Hash tables (dictionaries)

In this lecture, Prof Jonathan Shewchuk explains the technique of hashing, and the hash table structure. Hash tables are a data structure used to implement a "lookup table" that has on average constant access time, whatever the number of key/value pairs in the table.

Related pages on this site:

Introduction to HashMaps
How hash functions work
Statistical properties of hash codes
Java hash map performance

Lecture overview

Time	Notes / content / relevant pages on this site
0'00	Introduction: notion of keys and hash codes
9'40	Definition of terms: buckets and compression function
13'50	Collisions (see the related page on hash code statistics)
16'50	Chaining, the technique in fact used by Java hash map implementations (note that a technique not mentioned in this lecture is the possibility of storing just the hash code, rather than hash code and key pair, if the hash function is strong enough).
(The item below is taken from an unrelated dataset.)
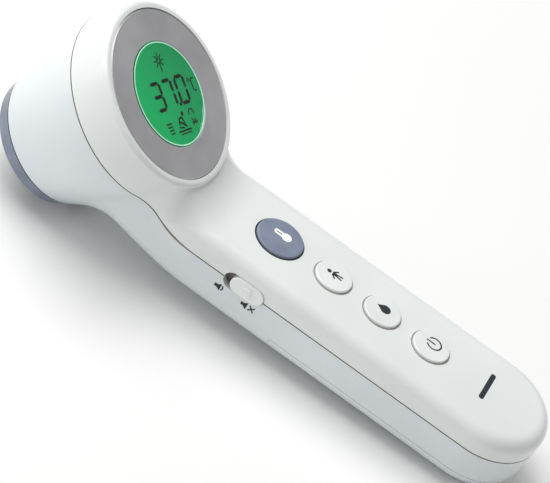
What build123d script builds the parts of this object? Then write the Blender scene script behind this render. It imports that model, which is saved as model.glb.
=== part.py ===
from build123d import *
import os
from math import asin, atan2, cos, degrees, hypot, radians, sin, tan

os.makedirs("parts", exist_ok=True)

# No-touch forehead thermometer with a round display head on a straight handle.
# Body datum: the handle's flat front face, with the main button's centre as its origin,
# y towards the head, z out of the face. All lengths are in millimetres, angles in degrees.

# Handle
half_width = 17.2
depth = 22.2
tail_y = -71.5             # centre of the round end
neck_y = 53.0              # the handle runs on into the head up to here
face_round = 4.0           # rounding along the front edges
back_round = 8.0           # rounding along the back edges
neck_rise = [7.0, 3.4]     # how far the back rises at neck_y, and at waist_y
waist_y = 36.0
waist_start = 14.0         # the back is straight from the tail up to here
neck_round = 18.0          # soft fillet between handle and head
wall = 2.0

# Head: turned about its own axis, which leans towards the handle's end
display_y = 45.5
display_z = 18.8
tilt = 30.3
rim_radius = 25.8
belly_radius = 26.7
belly_depth = 10.5
end_radius = 19.05
head_depth = 40.7
rim_round = 1.3
window_radius = 14.45
bezel_radius = 23.55
bezel_seat = 1.5           # depth of the ledge that the bezel rests on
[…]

See also: Introduction to hasing and hash maps, where we illustrate the notion of chained buckets.
19'40	Diagram of a hash table structure
22'20	Hash table operations
32'20	Performance of hash tables
38'40	Hash codes and compression functions. Note that the technique advocated here of using a prime modulo as the compression function is not actually the technique used by Java. Essentially for performance gain, Java's implementation ANDs the hash code with (buckets-1), always having a power of 2 number of buckets. As explained in our discussion of how hash functions work, a good hash function is one with a "random distribution", and normally, ANDing off the bottom bits of the hash code is risky if those bits of the hash codes exhibit poor randomness. To get round this problem, Java uses a supplementary hash function to "even out" random elements in the hash code across more of the bit range.